WHAT TO PRODUCE:
Show all lines that include the string "points"; copy each one.

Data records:
§ §

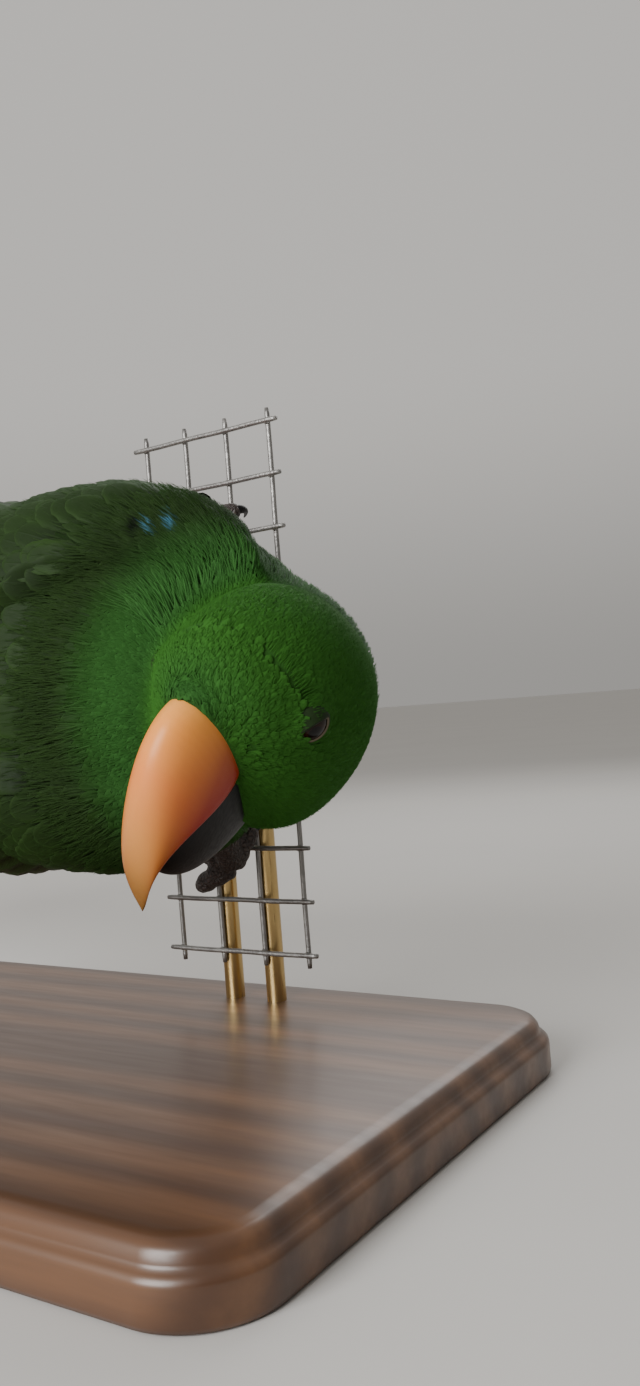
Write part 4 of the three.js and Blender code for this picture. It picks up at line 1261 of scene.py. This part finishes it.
# %% Wires with weld beads
WIRE = {
    "pitch": 12.7, "radius": 0.62, "columns": 4, "rows": 11, "stub": 3.2, "left": 9.1, "bottom": 24.5,
    "y": 44, "wave": 0.05, "end": 0.86,
}
weld = 1.7 * WIRE["radius"]
upright_x = WIRE["left"] + WIRE["pitch"] * np.arange(WIRE["columns"])
cross_z = WIRE["bottom"] + WIRE["pitch"] * np.arange(WIRE["rows"])


def wire_radius(run):
    """The wire's radius, a little less at both cut ends."""
    return WIRE["radius"] * np.where((run < run[1]) | (run > run[-2]), WIRE["end"], 1)


parts = []
for x in upright_x:
    z = np.linspace(cross_z[0] - WIRE["stub"], cross_z[-1] + WIRE["stub"], 90)
    path = np.stack([x + WIRE["wave"] * np.sin(z * 0.21 + x), 0 * z + WIRE["y"], z], -1)
    parts.append(shell(tube(path, wire_radius(z), 14)))
for z in cross_z:
    x = np.linspace(upright_x[0] - WIRE["stub"], upright_x[-1] + WIRE["stub"], 36)
    path = np.stack([x, 0 * x + WIRE["y"] - weld, z + WIRE["wave"] * np.sin(x * 0.3 + z)], -1)
    parts.append(shell(tube(path, wire_radius(x), 14)))
turn = np.linspace(0.05, math.pi - 0.05, 8)[:, None]
spin = circle(12)[None, :]
bead = join(0.85 * np.sin(turn) * np.cos(spin), 0.95 * np.cos(turn), 0.85 * np.sin(turn) * np.sin(spin))
for x in upright_x:
    for z in cross_z:
        parts.append(shell(bead + [x, WIRE["y"] - weld / 2, z]))
keep_with(make_form("perch_wires", *parts), "wire", "perch_mesh")

# %% Rods and clips
ROD = {"radius": 2.4, "top": 112, "foot": 8, "columns": [1, 2], "gap": 0.3}
CLIP = {"wall": 1.5, "height": 5, "z": [69, 107.1]}
rod_y = WIRE["y"] + WIRE["radius"] + ROD["gap"] + ROD["radius"]
front_y = WIRE["y"] - WIRE["radius"] + ROD["radius"]


def rod_form(x):
    """A lathed rod with a small chamfer at the foot and a rounded top."""
    z = np.concatenate([[ROD["foot"]], np.linspace(ROD["foot"], ROD["top"] - 1.2, 30),
                        ROD["top"] - np.array([0.7, 0.3, 0.07, 0])])[:, None]
    radius = ROD["radius"] - np.concatenate([[0.2], np.zeros(30), [0.07, 0.35, 0.9, 1.8]])[:, None]
    angle = circle(40)[None, :]
    return shell(join(x + radius * np.cos(angle), rod_y + radius * np.sin(angle), z))


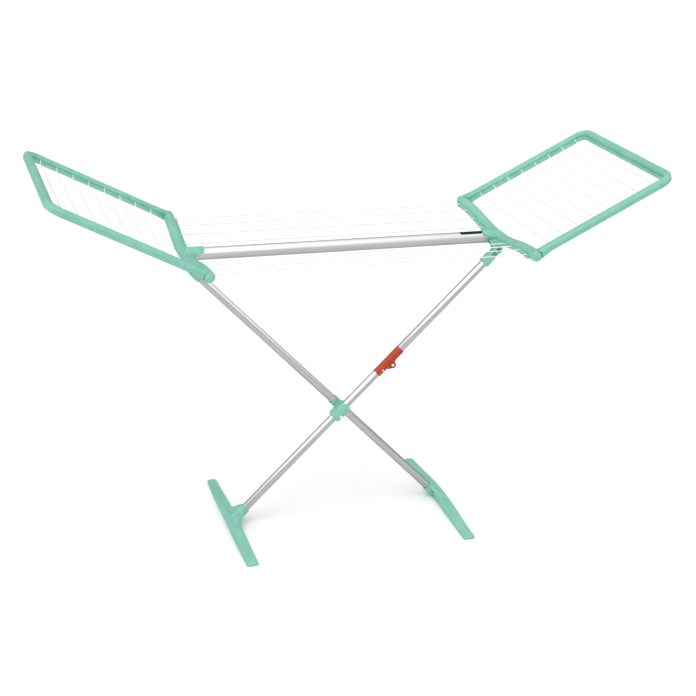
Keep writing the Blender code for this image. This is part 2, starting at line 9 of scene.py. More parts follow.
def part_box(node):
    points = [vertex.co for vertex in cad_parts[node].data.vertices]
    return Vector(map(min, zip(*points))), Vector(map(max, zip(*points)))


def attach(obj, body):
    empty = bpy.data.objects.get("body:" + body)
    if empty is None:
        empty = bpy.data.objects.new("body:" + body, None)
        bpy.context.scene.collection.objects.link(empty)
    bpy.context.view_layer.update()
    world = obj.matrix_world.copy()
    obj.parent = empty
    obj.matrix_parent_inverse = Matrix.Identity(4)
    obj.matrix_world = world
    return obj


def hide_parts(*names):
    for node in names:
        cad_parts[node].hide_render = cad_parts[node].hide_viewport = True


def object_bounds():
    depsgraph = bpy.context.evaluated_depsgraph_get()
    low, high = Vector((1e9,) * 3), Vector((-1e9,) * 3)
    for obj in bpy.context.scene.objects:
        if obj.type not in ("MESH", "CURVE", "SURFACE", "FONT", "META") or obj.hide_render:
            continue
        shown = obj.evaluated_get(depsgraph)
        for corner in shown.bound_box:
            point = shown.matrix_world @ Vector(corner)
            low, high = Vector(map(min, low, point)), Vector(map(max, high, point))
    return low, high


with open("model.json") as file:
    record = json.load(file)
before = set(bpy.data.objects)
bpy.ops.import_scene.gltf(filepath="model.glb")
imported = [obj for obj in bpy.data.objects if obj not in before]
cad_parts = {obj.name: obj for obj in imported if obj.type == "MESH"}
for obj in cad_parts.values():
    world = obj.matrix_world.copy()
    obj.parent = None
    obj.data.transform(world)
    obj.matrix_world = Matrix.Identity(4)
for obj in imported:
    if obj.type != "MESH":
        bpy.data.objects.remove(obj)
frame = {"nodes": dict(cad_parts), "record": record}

§ §

FINAL ANSWER:
    points = [vertex.co for vertex in cad_parts[node].data.vertices]
    return Vector(map(min, zip(*points))), Vector(map(max, zip(*points)))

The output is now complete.